The short version
A PRD answers: what problem are we solving, for whom, why does it matter, and how will we know the product outcome worked? A technical spec answers: what exactly will change in the system, what contracts and constraints matter, what edge cases must be handled, and how will implementation be verified?
In the broader idea-to-implementation chain, idea2prd.com owns product framing, this site owns spec-writing craft, and idea2agent.com owns the agent execution handoff. The artifacts should cross-link, not collapse into one mega-document.
The boundary table
| Question | PRD | Technical spec |
|---|---|---|
| Primary audience | Product, design, leadership, engineering leads, go-to-market partners. | Implementers, reviewers, QA, operations, future maintainers, coding agents. |
| Main job | Align on the product outcome and user value. | Align on system behavior, constraints, implementation shape, and verification. |
| Key evidence | Customer research, metrics, market context, support tickets, strategic priority. | Current system behavior, APIs, schemas, tests, dependencies, failure modes. |
| Definition of done | Outcome metrics and launch-readiness expectations. | Acceptance criteria, test commands, migration checks, rollout safety. |
| Common failure | Reads like a solution memo without user or business rationale. | Reads like a product wish list without enough implementation truth. |
What the PRD should own
A PRD should make the product decision legible. It should define the target user, problem, opportunity, product goals, non-goals, assumptions, user stories or jobs, success metrics, dependencies, launch considerations, and open product questions. Atlassian's PRD guidance emphasizes goals, assumptions, user stories, design, and out-of-scope items as collaboration tools.

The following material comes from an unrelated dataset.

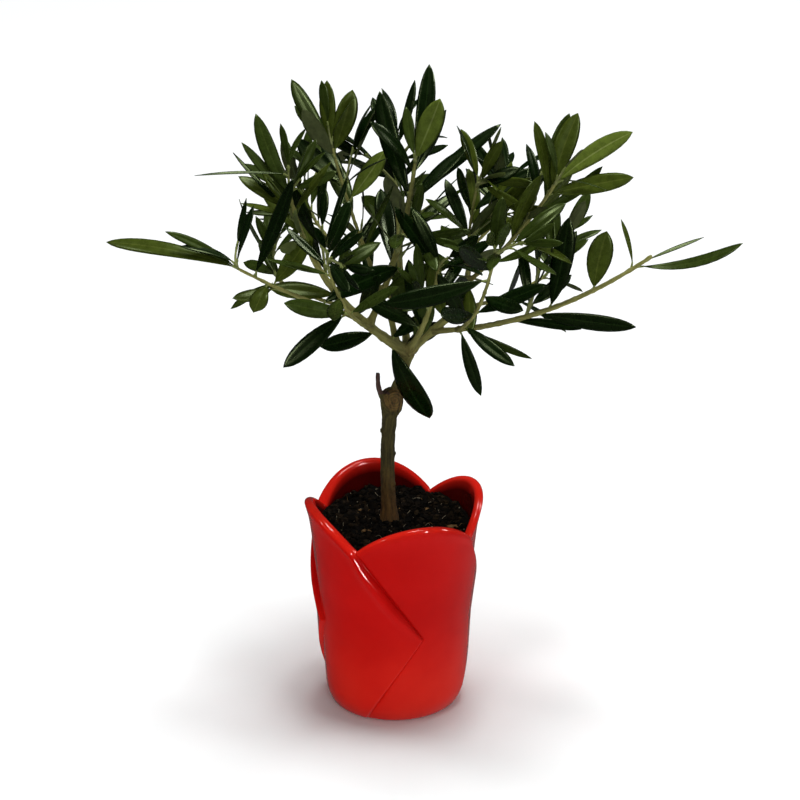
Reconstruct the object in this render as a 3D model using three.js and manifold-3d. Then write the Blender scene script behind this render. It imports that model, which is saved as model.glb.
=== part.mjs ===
// A small olive tree in a glazed pot shaped like a tulip bud.
// Millimetres, +Z up. The origin is the middle of the pot's flat underside, and -Y is the front.
import * as THREE from 'three';
import { mergeVertices } from 'three/addons/utils/BufferGeometryUtils.js';
import Module from 'manifold-3d';

const wasm = await Module();
wasm.setup();

const { clamp, degToRad, lerp, smoothstep } = THREE.MathUtils;
const gap = 0.3;                    // left between solids that touch
const group = new THREE.Group();

const materials = {
  glaze: { color: 0xb01612, roughness: 0.12, metalness: 0 },
  soil: { color: 0x1d140c, roughness: 0.95, metalness: 0 },
  bark: { color: 0x4d4128, roughness: 0.85, metalness: 0 },
  youngBark: { color: 0x7a7c46, roughness: 0.7, metalness: 0 },
  foliage: { color: 0x2c3a1c, roughness: 0.55, metalness: 0 },
};

function addMesh(name, geometry, finish) {
  geometry.computeVertexNormals();
  const mesh = new THREE.Mesh(geometry, new THREE.MeshStandardMaterial(materials[finish]));
  mesh.name = name;
  group.add(mesh);
}

// ---- Joining and cutting ----

function weld(geometry) {
  geometry.deleteAttribute('normal');
  geometry.deleteAttribute('uv');
  return mergeVertices(geometry);
}

function toSolid(geometry) {
  const welded = weld(geometry);
  const mesh = new wasm.Mesh({
    numProp: 3,
    vertProperties: new Float32Array(welded.attributes.position.array),
    triVerts: new Uint32Array(welded.index.array),
  });
  return new wasm.Manifold(mesh);
}

function toGeometry(solid) {
  const { vertProperties, triVerts } = solid.getMesh();
  const geometry = new THREE.BufferGeometry();
  geometry.setAttribute('position', new THREE.BufferAttribute(vertProperties, 3));
  geometry.setIndex(new THREE.BufferAttribute(triVerts, 1));
  return geometry.toNonIndexed();
}

const cutAway = (solid, cutters) => cutters.reduce((rest, cutter) => rest.subtract(cutter), solid);

// ---- Pot: four overlapping petals round a tapered bowl ----

const pot = {
  petals: 4,
  firstPeak: 18,                    // degrees from +X to the first petal's highest point
  height: 138,
  notchDrop: 18.5,                  // how far the rim falls between two petals
  fixedBelow: 96,                   // rows below this stay level, those above follow the rim
  wall: 4.2,
  floor: 5,
  toeRadius: 41.4,
  brimRadius: 51,
  toeTuck: 2.6,
  toeHeight: 12,
  flare: 2,
  flareFrom: 104,
  overlap: 2.3,                     // how far a petal's free edge stands off the next petal
  lip: 1.3,                         // rounding of the rim
  edgeStep: 0.985,                  // share of a petal's width where its free edge begins
  columns: 10,
  bowlRows: [96, 50, 14],           // levels inside the bowl that the soil follows
  floorInset: 2,                    // how far the floor's rim lies in from the wall
};
pot.pitch = 360 / pot.petals;
pot.notchHeight = pot.height - pot.notchDrop;
// A petal's free edge runs from the notch down to a corner and back in to the base.
pot.edge = { notch: pot.pitch / 2, corner: 94, cornerHeight: 59, base: 47 };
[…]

The PRD can include technical constraints when they shape product tradeoffs, but it should not pretend to be the implementation plan. For example, "must comply with existing enterprise SSO contracts" belongs in the PRD. The exact migration order for SSO tenant records belongs in the spec.

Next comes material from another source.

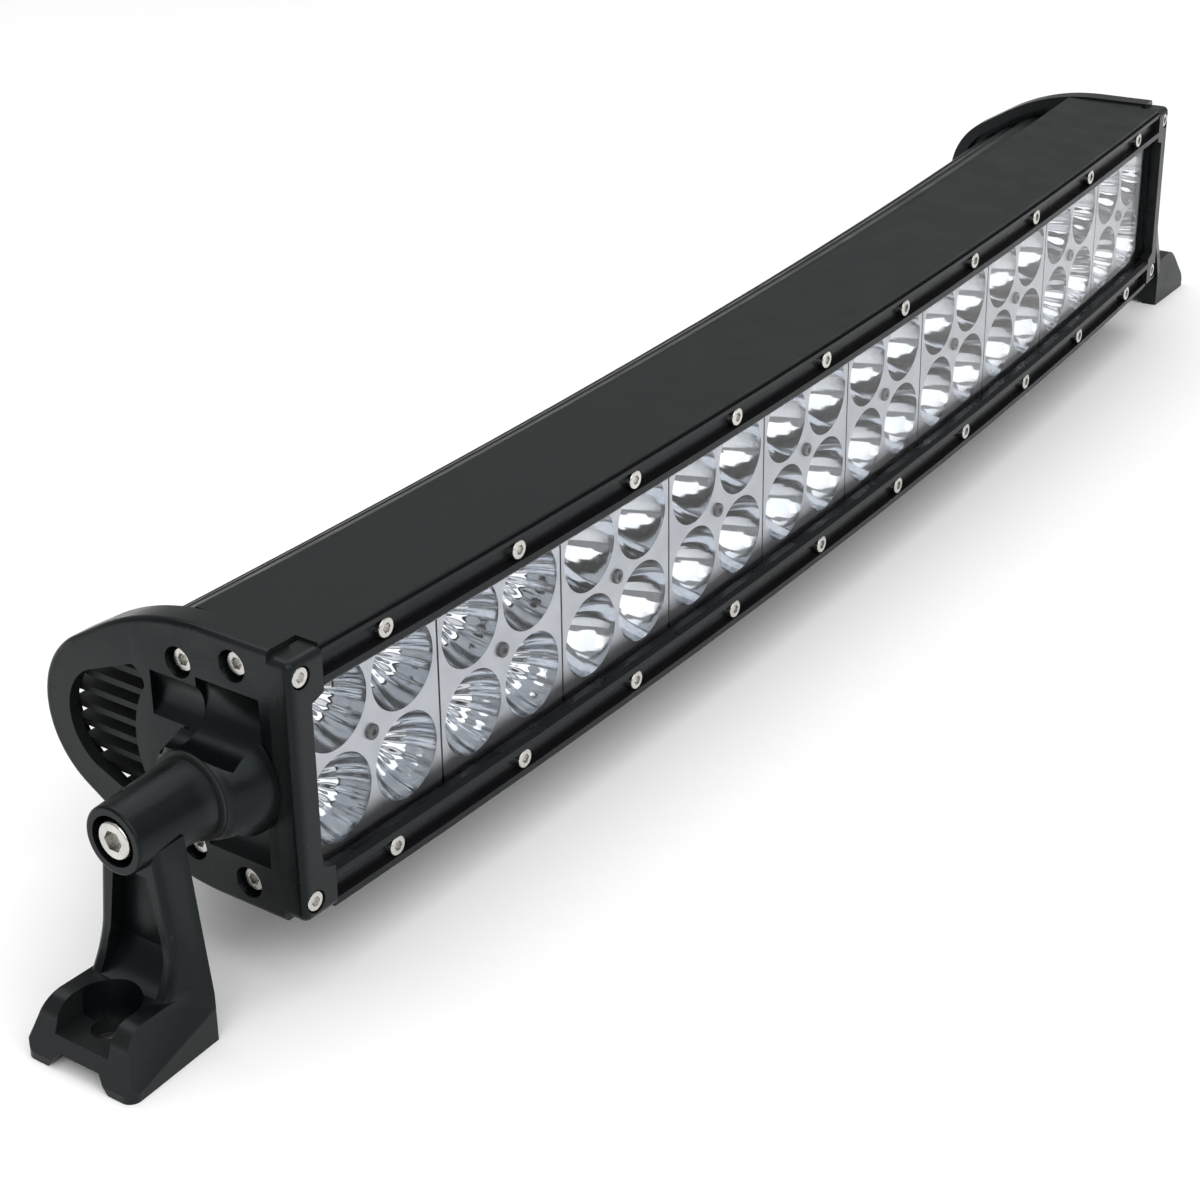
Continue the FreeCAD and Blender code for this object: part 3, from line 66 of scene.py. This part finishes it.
# Flutes in the lamp cups: how many there are round a cup, how many rings, and the depth in metres.
FLOOD_FLUTES = (14, 2.5, 0.00022)
SPOT_FLUTES = (22, 0, 0.000012)
# A module's front faces -Y, so its flat part has a normal below this, and its cups do not.
FLAT_NORMAL = -0.985

# The view: angles in degrees, the place in mm from the front of the bar and the middle of the lens.
AZIMUTH = -57.357
ELEVATION = 26.062
ROLL = -0.683
CAMERA_PLACE = (-676.5, -335.5, 311.3)
CAMERA_LENS = 77.63
CAMERA_SHIFT = (-0.0041, -0.0095)

# The studio: each soft light's name, place, size and watts. All of them point at the bar's middle.
WORLD_STRENGTH = 0.36
FLOOR_HALF = 6.0
LIGHTS = (
    ("key", (-0.9, -1.5, 1.6), (3.2, 2.2), 40.0),
    ("top", (0.3, 0.4, 1.9), (2.6, 2.0), 27.0),
    ("end", (-1.7, -0.3, 1.4), (0.9, 1.2), 7.0),
)

# --- places worked out from the frame -------------------------------------------------------------

FRONT_Y = CAD_LOW.y
FLOOR_Z = CAD_LOW.z
LENS_LOW, LENS_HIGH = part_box("lens")
MIDDLE_Z = (LENS_LOW.z + LENS_HIGH.z) / 2
MODULE_LOW, MODULE_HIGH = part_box("reflector_05")
MODULE_HEIGHT = MODULE_HIGH.z - MODULE_LOW.z
CUP_OFFSET = MODULE_HEIGHT * 0.234
CUP_RADIUS = MODULE_HEIGHT * 0.217


# --- small helpers for node materials -------------------------------------------------------------

def new_material(name):
    """A material with only its shader and output: returns the material, its node tree and its shader."""
    material = bpy.data.materials.new(name)
    material.use_nodes = True
    tree = material.node_tree
    shader = next(node for node in tree.nodes if node.type == "BSDF_PRINCIPLED")
    return material, tree, shader


def add_node(tree, kind, **inputs):
    """A node with some of its sockets set, with _ in the names for spaces."""
    node = tree.nodes.new(kind)
    for name, value in inputs.items():
        node.inputs[name.replace("_", " ")].default_value = value
    return node


def place_source(tree):
    """Where a point is on the object, in metres."""
    return tree.nodes.new("ShaderNodeTexCoord").outputs["Object"]


def noise(tree, scale, detail=3.0, roughness=0.5):
    """Cloudy noise with this many waves a metre."""
    node = add_node(tree, "ShaderNodeTexNoise", Scale=scale, Detail=detail, Roughness=roughness)
    tree.links.new(place_source(tree), node.inputs["Vector"])
    return node.outputs["Fac"]


def spread(tree, source, low, high, from_low=0.3, from_high=0.7):
    """Map a texture's middle range onto low..high."""
    node = tree.nodes.new("ShaderNodeMapRange")
    node.inputs["From Min"].default_value = from_low
    node.inputs["From Max"].default_value = from_high
    node.inputs["To Min"].default_value = low
    node.inputs["To Max"].default_value = high
    tree.links.new(source, node.inputs["Value"])
    return node.outputs["Result"]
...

What the technical spec should own
A technical spec should make the implementation decision legible. It should name the current behavior, proposed behavior, interfaces, data changes, state transitions, permissions, edge cases, dependencies, performance considerations, security implications, observability, rollout, and verification. This is where the team decides how to satisfy the product requirement safely.

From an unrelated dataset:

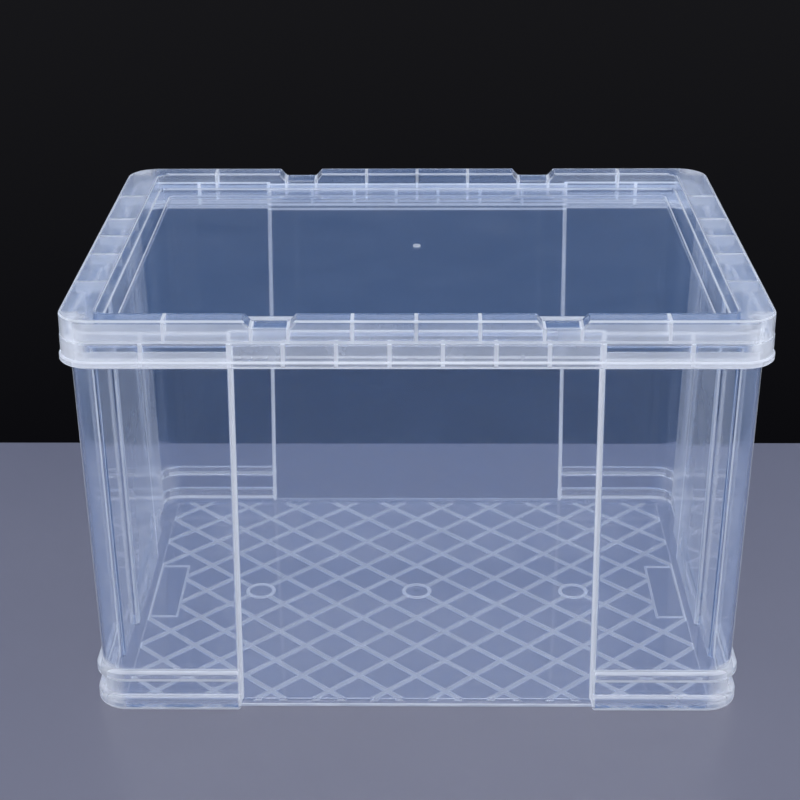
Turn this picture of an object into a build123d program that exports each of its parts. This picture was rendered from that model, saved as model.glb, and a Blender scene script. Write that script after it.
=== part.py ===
from build123d import *
import math
import os

# Clear stacking container: one thin-walled tub and one lift-off lid.
# Frame: origin at the centre of the footprint on the resting plane, +Z up,
# +X along the long side, -Y towards the front. Millimetres.

os.makedirs("parts", exist_ok=True)

# ---------------------------------------------------------------- driving sizes
LENGTH = 532.0          # over the skirt bead, along X
DEPTH = 401.0           # over the skirt bead, along Y
HEIGHT = 336.0          # resting plane to the top of the lid's raised band

WALL = 2.2              # tub wall
DRAFT = 1.25            # wall draft, degrees
PILLAR_X = 258.7        # half length of the tub wall at the upstand's top
PILLAR_Y = 193.7        # half depth of the tub wall at the upstand's top
CORNER_R = 24.0         # plan radius of the tub's corners
PANEL_X = 136.0         # half width of the recessed panel on the long sides, at the top
PANEL_X_LOW = 140.2     # the same on the resting plane
PANEL_IN_Y = 5.0        # how far that panel is set in
STEP_Y = 112.0          # half width of the recessed panel on the short sides
STEP_IN_X = 5.0         # how far that panel is set in
SIDE_Y = 50.0           # half width of the deeper field in its middle, at the top
SIDE_Y_LOW = 60.0
SIDE_IN_X = 9.0         # how far that field is set in
UPSTAND_Z = 324.8       # top of the tub's wall, inside the lid's band

FLANGE_Z = 318.1        # top of the tub's flange
FLANGE_T = 2.4
SKIRT_X = 264.8         # half length of the skirt's face
SKIRT_Y = 199.3
SKIRT_R = 25.5
SKIRT_T = 2.2
SKIRT_BOTTOM = 298.8
BEAD_H = 5.4            # bead along the skirt's lower edge
SLOT_Z = (311.4, 315.4) # slots in the skirt, beside the pillars
SLOT_X = ((138.9, 198.8), (205.2, 238.5))

FLOOR_TOP = 2.8
FLOOR_UNDER = 1.0       # height of the lattice under the floor plate
LATTICE = 47.2          # node spacing of the diamond lattice
LATTICE_W = 4.6
FLOOR_X = 235.0         # half size of the latticed field
FLOOR_Y = 176.0
FOOT_X = 257.6          # half length over the foot flange and the foot bead
FOOT_Y = 193.2
FOOT_H = 12.0
FOOT_BEAD = (26.5, 35.5)
LIP_H = 2.4             # lip at the foot of the set-in panels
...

Requirements standards help because they turn "good enough" into reviewable qualities. ISO/IEC/IEEE 29148 describes requirements engineering across the life cycle and defines constructs, attributes, and characteristics of requirements. The practical takeaway is that requirements are not just sentences; they are units of agreement that need quality checks.
"attributes and characteristics of requirements"
The clean handoff
The handoff from PRD to spec should be explicit. The spec should not re-litigate product strategy, but it should quote or link the product decision that justifies the work. The spec should also surface any product ambiguity discovered during technical design. If the spec reveals that the PRD has two incompatible goals, the right move is to return to product decision-making rather than burying the contradiction in implementation.
A clean handoff looks like this:
- PRD: defines the customer problem, target outcome, success metrics, and product non-goals.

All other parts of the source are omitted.